To do this, Medina sets “hooks” that follow three principles:
1) The hook has to trigger an emotion. It could be fear, laughter, happiness, nostalgia, incredulity—any emotion worked well. In the past, I have written about the power of emotion to help audiences remember information.
2) The hook has to be relevant. It cannot be just any anecdote or a lame joke; otherwise, at best, the presentation will seem unstructured and at worst, the audience might feel that you are wasting their time. But an entertaining hook that is relevant to the content will engage an audience and keep them focused. Of course, telling relevant, compelling stories is one of the best ways to keep the audience’s attention. For more on stories, see here, here and here.
3) The hook must go between the 10-minute modules. Median says that it can be at the end of a module, reviewing what has been covered, or it can be at the beginning of a module, looking forward. I believe that a good hook should also include a bridge from the idea just covered to the one about to be discussed.
Medina says that when he started placing hooks in his lectures, he immediately noticed changes in the attitudes of the audience members. They were still interested at the end of the first 10 minutes, and they could maintain their attention for another 10 minutes, as long as another hook was given at the end. Furthermore, Medina also found that halfway through a lecture, after he had used two or three hooks, he could skip the fourth and fifth hooks and still keep his audiences fully engaged. He has found this to be true for audiences since he began teaching in 1994.

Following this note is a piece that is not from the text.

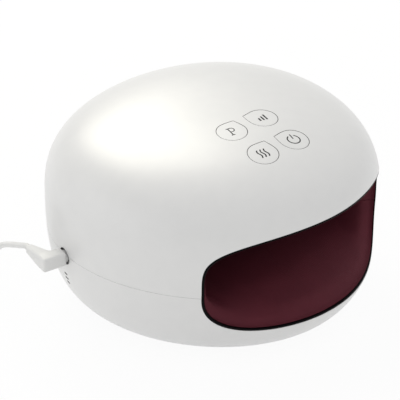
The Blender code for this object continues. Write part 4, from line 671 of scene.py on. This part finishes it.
# %% Places of the keys
PANEL_Y = -0.0370
KEY_RADIUS = 0.0090
KEY_CORNER = 0.0081
KEY_PITCH_X = 0.0241
KEY_PITCH_Y = 0.0269
KEY_TURN = math.radians(-4.0)
KEY_GAP = 0.00035
KEY_DEPTH = 0.0066
PANEL_STEPS = 4

panel_slope = (dome_z(0, PANEL_Y + WALL) - dome_z(0, PANEL_Y - WALL)) / (2 * WALL)
panel = Matrix.Translation((0, PANEL_Y, dome_z(0, PANEL_Y))) @ Matrix.Rotation(
    math.atan(panel_slope), 4, "X")
panel_up = panel.to_3x3() @ Vector((0, 0, 1))


def key_place(name, column, row, corner):
    """Name, place and heading of a key in the plane of the panel."""
    place = Matrix.Rotation(KEY_TURN, 2) @ Vector(
        (column * KEY_PITCH_X / 2, row * KEY_PITCH_Y / 2))
    return name, place.x, place.y, math.radians(corner) + KEY_TURN


KEYS = (key_place("program", -1, 1, 45), key_place("level", 1, 1, 135),
        key_place("heat", -1, -1, 45), key_place("power", 1, -1, 135))


def on_panel(x, y, rise=0.0):
    """A point of the dome over a place of the key panel, raised along the panel's normal."""
    z = 0.0
    for _ in range(PANEL_STEPS):
        place = panel @ Vector((x, y, z))
        z += dome_z(place.x, place.y) - place.z
    return panel @ Vector((x, y, z + rise))


print("key panel tilt:", round(math.degrees(math.atan(panel_slope)), 2), "degrees")

# %% Drop outline and the key holes
DROP_POINTS = 72
CUT_WALLS = 3


def drop_outline(grow, turn):
    """A round outline with one pointed corner at turn, grown by a margin."""
    line = []
    corner = math.radians(45)
    for i in range(DROP_POINTS):
        a = math.pi * (2 * i / DROP_POINTS - 1)
        radius = KEY_RADIUS
        if abs(a) < corner:
            side = KEY_CORNER + (KEY_RADIUS - KEY_CORNER) * math.sin(2 * abs(a))
            radius = side / math.cos(corner - abs(a))
        line.append(((radius + grow) * math.cos(a + turn), (radius + grow) * math.sin(a + turn)))
    return line


key_cutters = []
for name, x, y, turn in KEYS:
    ring = [panel @ Vector((x + u, y + v, -WALL * CUT_WALLS))
            for u, v in drop_outline(KEY_GAP, turn)]
    key_cutters.append(prism(f"{name}_hole", ring, panel_up * WALL * (2 * CUT_WALLS)))
print("key holes:", len(key_cutters))

# %% [markdown]
# ## Shells
#
# The upper shell runs from the top of the dome down to the parting line, a centimetre below
# the widest point. The lower shell goes on from there to the flat underside, and a lip inside
# its edge closes the fine line between the two.

# %% Helpers for the shells' profiles
DOME_SAMPLES = 2000
BASE_SAMPLES = 1000


def dome_samples():
    """Side of the dome from its top down to the widest line."""
    line = []
    for i in range(DOME_SAMPLES + 1):
        a = math.radians(90) * (1 - i / DOME_SAMPLES)
        reach = BODY_HALF_WIDTH * max(0.0, math.cos(a)) ** (2 / DOME_REACH_POWER) if i else 0.0
        rise = math.sin(a) ** (2 / DOME_RISE_POWER)
        line.append((reach, FOOT_PROUD + WIDEST_HEIGHT + (BODY_HEIGHT - WIDEST_HEIGHT) * rise))
    return line


def base_samples(first, last):
    """Side of the base between two heights above the underside, from the top down."""
    line = []
    for i in range(BASE_SAMPLES + 1):
        height = first + (last - first) * (1 - (1 - i / BASE_SAMPLES) ** 2)
        line.append((BODY_HALF_WIDTH * reach_share(height), FOOT_PROUD + height))
    return line


def evenly(line, count):
    """The same line with its points at even distances."""
    runs = runs_along(line)
    even = []
    k = 0
    for i in range(count + 1):
        run = runs[-1] * i / count
        while k < len(line) - 2 and runs[k + 1] < run:
            k += 1
        t = (run - runs[k]) / (runs[k + 1] - runs[k])
        even.append(tuple(p + (q - p) * t for p, q in zip(line[k], line[k + 1])))
    return even


def moved_in(line, distance):
    """The same line moved inwards, square to itself."""
    inner = []
    for i, (r, z) in enumerate(line):
        before, after = line[max(0, i - 1)], line[min(len(line) - 1, i + 1)]
        length = math.dist(before, after)
        inner.append((r + distance * (after[1] - before[1]) / length,
                      z - distance * (after[0] - before[0]) / length))
    return inner


print("samples of the dome's side:", len(dome_samples()))

# %% Profiles of the two shells
DOME_POINTS = 70
BASE_POINTS = 46
LIP_HEIGHT = 0.0022
LIP_WALL = 0.0011
PARTING_GAP = 0.00010

half_gap = PARTING_GAP / 2
dome_side = evenly(dome_samples() + base_samples(WIDEST_HEIGHT, PARTING_HEIGHT + half_gap)[1:],
                   DOME_POINTS)
edge = dome_side[-1][0]
lip_reach = edge - WALL + LIP_WALL
lip_top = PARTING_Z + LIP_HEIGHT
dome_inner = moved_in(dome_side, WALL)
dome_inner[0] = (0.0, dome_inner[0][1])
dome_inner = [p for p in dome_inner if p[1] > lip_top + 2 * SEAT_GAP]
dome_ring = dome_side + [(lip_reach + SEAT_GAP, dome_side[-1][1]),
                         (lip_reach + SEAT_GAP, lip_top + SEAT_GAP),
                         (edge - WALL, lip_top + SEAT_GAP)] + dome_inner[::-1]
base_side = evenly(base_samples(PARTING_HEIGHT - half_gap, 0.0), BASE_POINTS)
base_inner = moved_in(base_side + [(0.0, FOOT_PROUD)], WALL)
base_inner[-1] = (0.0, FOOT_PROUD + WALL)
base_inner[0] = (edge - WALL, lip_top)
base_ring = ([(0.0, FOOT_PROUD)] + base_side[::-1] + [
    (lip_reach, base_side[0][1]), (lip_reach, lip_top)] + base_inner)
print("profile points:", len(dome_ring), "and", len(base_ring))

# %% Sizes of the socket hole, vents, foot seats and screw wells
JACK_HOLE_RADIUS = 0.0054
VENT_COUNT = 3
VENT_SIZE = (0.0036, 0.0012)
VENT_PITCH = 0.0033
VENT_TOP_HEIGHT = 0.0337
VENT_ANGLE = math.radians(-108.5)
FOOT_COUNT = 5
FOOT_RING_RADIUS = 0.0640
FOOT_RADIUS = 0.0060
FOOT_RECESS = 0.0012
TOWER_AT = (0.0500, 0.0500)
TOWER_RECESS_RADIUS = 0.0035
ROUND_SIDES = 48
print("ring of feet:", 2 * FOOT_RING_RADIUS, "m across")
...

Medina says that he has been able to “win the battle for [his students’] attention in 10-minute increments.” Not only has he won his students’ attention; he has also won the Hoechst Marion Roussel Teacher of the Year award. I leave the final words to him:
Does that mean my model has harnessed the timing and power of emotional salience in human learning? That teachers and business professionals everywhere should drop whatever they are doing and incorporate its key features? I have no idea, but it would make sense to find out. The brain doesn’t pay attention to boring things, and I am as sick of boring presentations as you are.